International revenue grew by R118m due the weakening of the rand against the group’s basket of trading currencies.

“International revenue grew by 57.4% with export volumes up 18.3%. The group increased production volumes to meet the higher market demand arising from the failure of last year’s peach crop in Greece, the world’s largest exporter of canned peaches,” it said.

Meanwhile, revenue in the regional business increased by 13.5%.

“Fresh foods grew revenue by 19.9%, with ready meals achieving good volume growth and proving resilient in the weak spending environment. Long life revenue grew by 9.9%, with fruit juice being the main revenue driver,” RFG said.

RFG’s products are sold in 12 other African countries and revenue from these territories grew by 14.5% to R414m.

The sales performance for the year ensured that RFG maintained its market share positions in all product categories, it said.

Hanekom said the regional business continued to be affected by significant input cost inflation, mainly from cans, meat, fats and oils, which affected sales and profitability, largely in canned meat, canned vegetables and pies.

“The cost increases were not fully recovered, which adversely impacted the profitability of the regional business, although the margin started to recover in the latter months of the financial year,” he said.

RFG has 14 production facilities across South Africa and eSwatini, located close to end markets and sources of raw materials.

“During the past year the group invested R260 million in the maintenance and expansion of these facilities. This included the completion of a new warehouse at the fruit juice plant in Wellington, the integration of the Today pie business, equipment upgrades at the eSwatini and Gauteng pie facilities and the completion of the pineapple plantation expansion in eSwatini. Capital investment of R250m is planned for the 2023 financial year,” the group said.

The Today pie business, which is the tenth acquisition by RFG since listing on the JSE in 2014, was successfully integrated into the group’s operations, generating revenue of R147m for the eight months since being acquired.

RFG said it was expanding its renewable energy infrastructure to reduce the impact of load shedding.

“Solar installations are planned for a further three production sites in the new financial year.

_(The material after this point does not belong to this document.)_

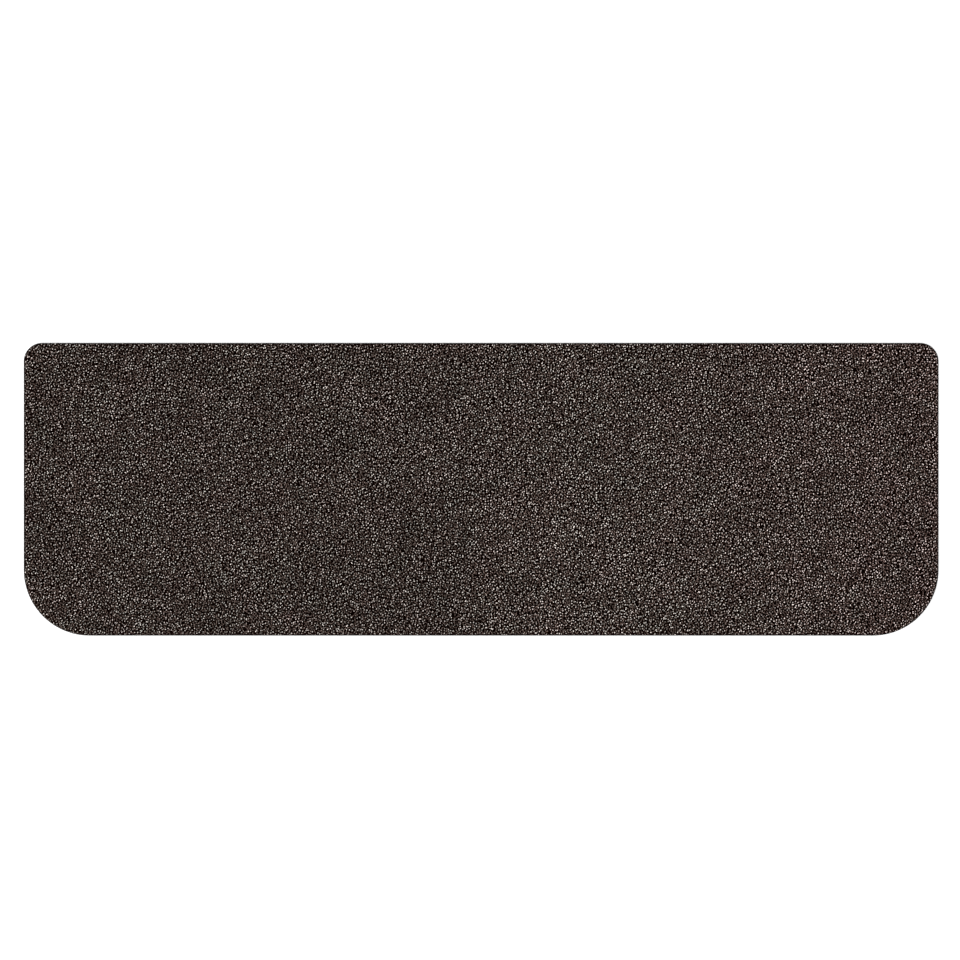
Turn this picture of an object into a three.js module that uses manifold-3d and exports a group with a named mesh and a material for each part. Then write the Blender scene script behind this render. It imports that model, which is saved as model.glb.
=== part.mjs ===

The group is also investing in increasing water storage capacity at some facilities to mitigate the impact of electricity-related water supply interruptions,” it said.

Looking ahead, Hanekom said management aimed to drive organic growth to expand brand shares.

“The significant inflationary input cost pressures experienced in the past year appear to be stabilising and we are focusing on recovering increased costs from the market. Price, volume and margin management will be important to restore the profitability in the regional business.

“We expect to maintain the momentum in our international business owing to the improvement in international pricing and ongoing strong demand for our high quality canned fruit products. The fruit intake will normalise in the new year relative to the higher intake of the prior year due to the increased demand following the Greek crop failure. The group continues to diversify its international sales and expand into new markets, including South America,” he said.

RFG would also continue to evaluate opportunities for value-accretive bolt-on acquisitions aligned to the group’s strategy and core product categories, he said.